- Goal: In the listing below, find the line holding "The Blender code" and the line holding "fuse(bell, eye)". Write out those two lines and all lines between, exactly, and nothing more.

- Exercise materials:
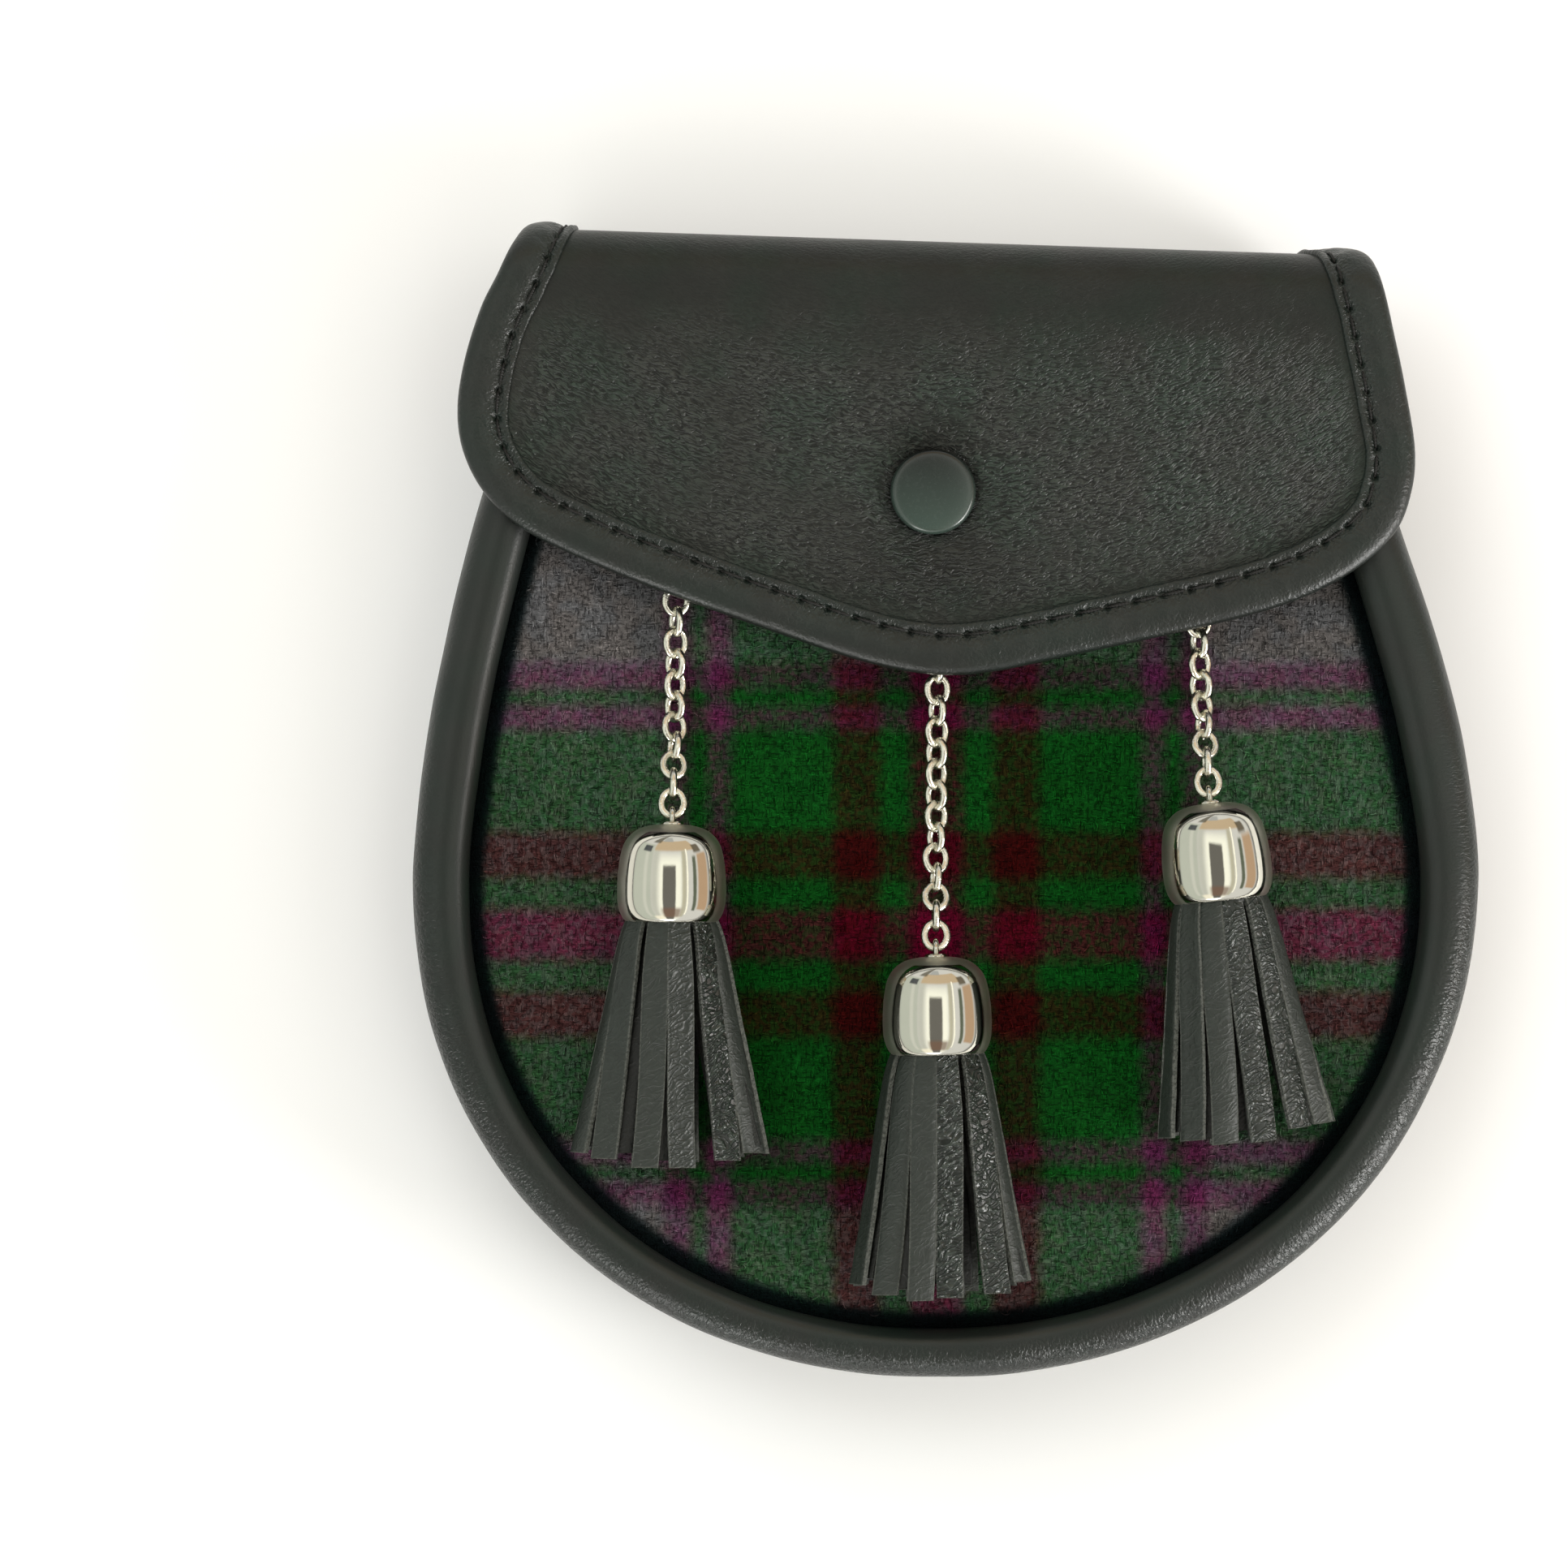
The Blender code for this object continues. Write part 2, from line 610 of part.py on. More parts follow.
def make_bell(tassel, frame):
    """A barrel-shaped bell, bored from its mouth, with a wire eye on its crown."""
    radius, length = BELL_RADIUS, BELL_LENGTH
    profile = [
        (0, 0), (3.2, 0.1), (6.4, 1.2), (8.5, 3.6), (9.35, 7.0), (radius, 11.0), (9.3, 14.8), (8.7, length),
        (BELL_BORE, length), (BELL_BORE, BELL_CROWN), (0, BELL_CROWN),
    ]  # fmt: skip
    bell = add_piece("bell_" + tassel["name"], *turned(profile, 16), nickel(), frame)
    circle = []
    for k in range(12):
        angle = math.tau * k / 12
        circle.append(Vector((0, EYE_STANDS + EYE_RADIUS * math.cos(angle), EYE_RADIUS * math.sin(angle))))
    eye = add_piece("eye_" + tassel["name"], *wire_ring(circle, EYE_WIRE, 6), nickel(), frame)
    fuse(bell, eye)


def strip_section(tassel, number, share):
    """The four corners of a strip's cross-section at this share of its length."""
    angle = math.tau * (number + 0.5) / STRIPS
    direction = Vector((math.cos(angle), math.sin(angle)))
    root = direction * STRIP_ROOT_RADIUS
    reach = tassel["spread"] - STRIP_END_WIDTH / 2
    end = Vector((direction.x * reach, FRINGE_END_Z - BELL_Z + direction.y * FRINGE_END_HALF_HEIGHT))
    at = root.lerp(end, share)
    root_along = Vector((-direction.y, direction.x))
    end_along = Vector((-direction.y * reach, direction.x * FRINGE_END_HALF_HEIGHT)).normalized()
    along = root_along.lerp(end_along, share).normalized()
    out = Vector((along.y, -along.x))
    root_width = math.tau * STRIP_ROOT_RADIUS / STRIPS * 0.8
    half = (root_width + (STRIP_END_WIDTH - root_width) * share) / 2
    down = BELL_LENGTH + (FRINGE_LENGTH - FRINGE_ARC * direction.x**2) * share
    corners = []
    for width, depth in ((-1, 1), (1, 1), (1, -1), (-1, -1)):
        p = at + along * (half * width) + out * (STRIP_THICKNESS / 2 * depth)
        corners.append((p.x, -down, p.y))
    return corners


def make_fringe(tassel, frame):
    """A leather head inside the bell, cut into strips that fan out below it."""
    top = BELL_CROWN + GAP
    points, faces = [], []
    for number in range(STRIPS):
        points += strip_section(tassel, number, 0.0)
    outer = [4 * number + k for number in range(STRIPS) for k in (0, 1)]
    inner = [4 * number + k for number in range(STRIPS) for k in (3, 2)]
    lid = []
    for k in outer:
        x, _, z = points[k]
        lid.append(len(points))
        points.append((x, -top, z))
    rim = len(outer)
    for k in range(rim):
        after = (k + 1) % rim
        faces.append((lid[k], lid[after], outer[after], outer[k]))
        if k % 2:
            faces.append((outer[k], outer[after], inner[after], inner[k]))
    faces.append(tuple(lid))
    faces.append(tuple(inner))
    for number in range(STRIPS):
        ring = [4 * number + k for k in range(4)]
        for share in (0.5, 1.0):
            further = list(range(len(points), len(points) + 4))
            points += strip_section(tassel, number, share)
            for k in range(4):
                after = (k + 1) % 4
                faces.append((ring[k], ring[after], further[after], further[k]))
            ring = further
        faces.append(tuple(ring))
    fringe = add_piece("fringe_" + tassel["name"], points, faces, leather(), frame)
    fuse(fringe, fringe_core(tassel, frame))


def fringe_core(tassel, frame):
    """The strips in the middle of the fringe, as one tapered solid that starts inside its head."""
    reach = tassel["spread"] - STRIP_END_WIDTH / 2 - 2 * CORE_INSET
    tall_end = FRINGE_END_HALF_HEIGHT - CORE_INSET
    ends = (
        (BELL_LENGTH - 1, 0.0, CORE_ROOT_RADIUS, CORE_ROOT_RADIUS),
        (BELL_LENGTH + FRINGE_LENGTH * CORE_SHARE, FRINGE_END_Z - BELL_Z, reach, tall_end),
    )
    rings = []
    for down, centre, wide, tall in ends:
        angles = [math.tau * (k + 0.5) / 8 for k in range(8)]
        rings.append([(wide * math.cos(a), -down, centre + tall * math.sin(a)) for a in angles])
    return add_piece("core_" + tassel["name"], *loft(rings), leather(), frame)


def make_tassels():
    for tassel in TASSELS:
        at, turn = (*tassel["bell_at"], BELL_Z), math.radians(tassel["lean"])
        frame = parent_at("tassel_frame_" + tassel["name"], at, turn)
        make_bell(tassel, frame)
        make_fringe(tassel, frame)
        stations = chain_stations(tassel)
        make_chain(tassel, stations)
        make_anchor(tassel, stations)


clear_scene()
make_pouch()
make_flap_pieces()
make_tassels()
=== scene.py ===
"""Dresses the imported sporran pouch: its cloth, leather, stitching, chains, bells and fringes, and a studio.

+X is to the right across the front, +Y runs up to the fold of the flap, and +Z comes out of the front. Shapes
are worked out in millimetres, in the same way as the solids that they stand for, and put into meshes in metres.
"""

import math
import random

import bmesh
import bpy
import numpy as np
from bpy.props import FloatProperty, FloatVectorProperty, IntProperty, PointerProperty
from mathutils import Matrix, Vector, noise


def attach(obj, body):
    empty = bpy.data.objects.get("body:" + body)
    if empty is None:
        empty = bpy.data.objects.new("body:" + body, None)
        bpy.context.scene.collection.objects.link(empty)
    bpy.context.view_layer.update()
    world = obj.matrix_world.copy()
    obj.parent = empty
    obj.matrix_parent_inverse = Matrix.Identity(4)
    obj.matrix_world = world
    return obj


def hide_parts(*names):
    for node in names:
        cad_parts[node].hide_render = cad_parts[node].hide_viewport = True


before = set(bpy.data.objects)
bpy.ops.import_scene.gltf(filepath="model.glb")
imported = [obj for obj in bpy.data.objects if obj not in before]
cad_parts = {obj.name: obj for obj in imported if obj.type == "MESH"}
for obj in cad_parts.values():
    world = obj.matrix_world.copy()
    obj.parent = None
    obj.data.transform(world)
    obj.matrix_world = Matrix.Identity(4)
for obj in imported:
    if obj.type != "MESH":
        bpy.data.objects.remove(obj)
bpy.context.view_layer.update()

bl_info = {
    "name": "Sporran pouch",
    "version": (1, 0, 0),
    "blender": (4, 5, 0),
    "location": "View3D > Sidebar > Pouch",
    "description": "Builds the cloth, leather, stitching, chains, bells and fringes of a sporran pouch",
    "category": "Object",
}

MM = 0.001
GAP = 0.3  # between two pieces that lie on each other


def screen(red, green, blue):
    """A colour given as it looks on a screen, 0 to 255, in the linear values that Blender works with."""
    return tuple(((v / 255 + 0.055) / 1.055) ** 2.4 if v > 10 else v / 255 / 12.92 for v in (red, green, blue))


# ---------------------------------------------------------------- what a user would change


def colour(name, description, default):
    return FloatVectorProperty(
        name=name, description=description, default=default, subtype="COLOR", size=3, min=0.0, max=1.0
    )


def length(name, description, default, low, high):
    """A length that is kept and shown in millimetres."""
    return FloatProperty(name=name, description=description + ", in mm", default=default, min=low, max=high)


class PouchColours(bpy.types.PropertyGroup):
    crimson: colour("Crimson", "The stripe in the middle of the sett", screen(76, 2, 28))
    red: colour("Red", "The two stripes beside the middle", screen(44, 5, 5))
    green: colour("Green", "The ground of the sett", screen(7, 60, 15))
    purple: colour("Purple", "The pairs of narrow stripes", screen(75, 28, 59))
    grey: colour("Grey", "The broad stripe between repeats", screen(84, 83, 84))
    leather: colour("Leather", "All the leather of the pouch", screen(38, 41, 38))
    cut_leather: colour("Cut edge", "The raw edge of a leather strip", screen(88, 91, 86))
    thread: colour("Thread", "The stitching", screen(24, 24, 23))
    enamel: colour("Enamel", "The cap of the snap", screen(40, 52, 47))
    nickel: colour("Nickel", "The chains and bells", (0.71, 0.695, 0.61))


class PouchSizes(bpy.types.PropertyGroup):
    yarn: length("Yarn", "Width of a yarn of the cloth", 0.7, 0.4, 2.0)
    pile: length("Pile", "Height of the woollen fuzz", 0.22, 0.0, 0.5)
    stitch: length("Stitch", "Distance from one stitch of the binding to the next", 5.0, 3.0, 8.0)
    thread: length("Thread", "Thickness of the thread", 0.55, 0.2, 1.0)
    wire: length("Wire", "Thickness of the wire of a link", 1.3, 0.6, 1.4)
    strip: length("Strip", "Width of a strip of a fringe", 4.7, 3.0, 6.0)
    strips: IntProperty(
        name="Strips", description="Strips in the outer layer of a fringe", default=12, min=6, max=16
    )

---

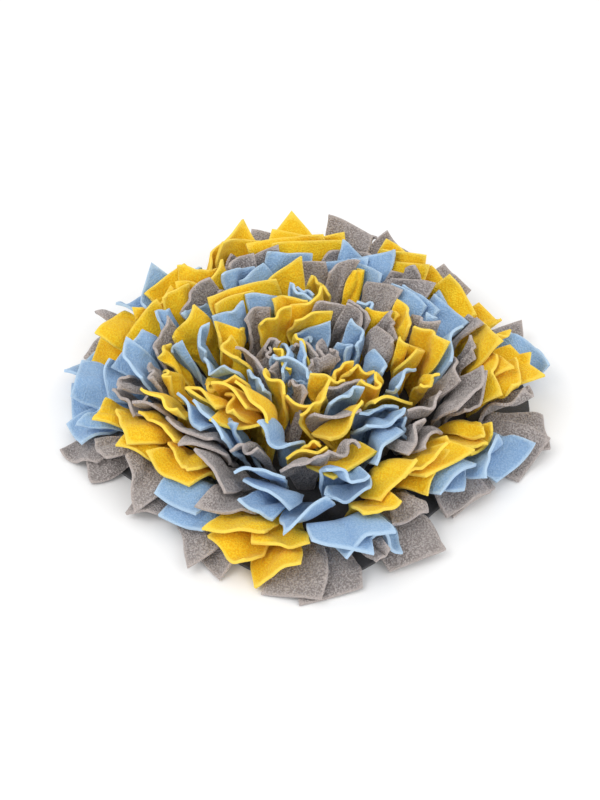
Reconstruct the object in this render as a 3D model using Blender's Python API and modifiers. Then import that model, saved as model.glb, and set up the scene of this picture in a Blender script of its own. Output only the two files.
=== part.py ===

---

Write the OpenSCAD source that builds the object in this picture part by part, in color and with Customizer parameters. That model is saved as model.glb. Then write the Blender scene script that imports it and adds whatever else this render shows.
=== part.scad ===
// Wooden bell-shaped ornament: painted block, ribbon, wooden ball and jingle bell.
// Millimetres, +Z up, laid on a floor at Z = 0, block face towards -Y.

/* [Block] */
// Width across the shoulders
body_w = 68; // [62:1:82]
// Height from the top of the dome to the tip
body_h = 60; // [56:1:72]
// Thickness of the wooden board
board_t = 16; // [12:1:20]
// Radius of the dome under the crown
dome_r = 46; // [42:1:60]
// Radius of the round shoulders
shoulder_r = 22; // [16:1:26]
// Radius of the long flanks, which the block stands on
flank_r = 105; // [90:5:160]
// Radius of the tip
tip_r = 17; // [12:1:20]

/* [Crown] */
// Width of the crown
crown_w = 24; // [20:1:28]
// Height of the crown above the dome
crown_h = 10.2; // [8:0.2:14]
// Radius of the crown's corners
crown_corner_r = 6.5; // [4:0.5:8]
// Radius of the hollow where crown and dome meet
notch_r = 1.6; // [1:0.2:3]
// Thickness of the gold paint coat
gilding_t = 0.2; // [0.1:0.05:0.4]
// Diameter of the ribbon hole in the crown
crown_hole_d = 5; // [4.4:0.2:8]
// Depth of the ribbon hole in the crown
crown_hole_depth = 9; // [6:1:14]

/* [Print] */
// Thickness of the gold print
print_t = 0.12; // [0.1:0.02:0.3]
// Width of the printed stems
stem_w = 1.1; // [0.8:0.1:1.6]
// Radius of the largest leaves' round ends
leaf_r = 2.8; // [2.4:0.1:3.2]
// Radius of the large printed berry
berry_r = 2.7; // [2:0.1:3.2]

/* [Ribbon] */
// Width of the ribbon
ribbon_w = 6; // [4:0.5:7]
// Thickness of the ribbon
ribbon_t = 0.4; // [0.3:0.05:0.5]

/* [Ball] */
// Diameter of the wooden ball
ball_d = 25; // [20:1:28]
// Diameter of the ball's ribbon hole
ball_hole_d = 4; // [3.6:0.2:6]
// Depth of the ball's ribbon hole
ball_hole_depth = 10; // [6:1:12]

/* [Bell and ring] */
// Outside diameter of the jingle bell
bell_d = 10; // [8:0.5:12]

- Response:
The Blender code for this object continues. Write part 2, from line 610 of part.py on. More parts follow.
def make_bell(tassel, frame):
    """A barrel-shaped bell, bored from its mouth, with a wire eye on its crown."""
    radius, length = BELL_RADIUS, BELL_LENGTH
    profile = [
        (0, 0), (3.2, 0.1), (6.4, 1.2), (8.5, 3.6), (9.35, 7.0), (radius, 11.0), (9.3, 14.8), (8.7, length),
        (BELL_BORE, length), (BELL_BORE, BELL_CROWN), (0, BELL_CROWN),
    ]  # fmt: skip
    bell = add_piece("bell_" + tassel["name"], *turned(profile, 16), nickel(), frame)
    circle = []
    for k in range(12):
        angle = math.tau * k / 12
        circle.append(Vector((0, EYE_STANDS + EYE_RADIUS * math.cos(angle), EYE_RADIUS * math.sin(angle))))
    eye = add_piece("eye_" + tassel["name"], *wire_ring(circle, EYE_WIRE, 6), nickel(), frame)
    fuse(bell, eye)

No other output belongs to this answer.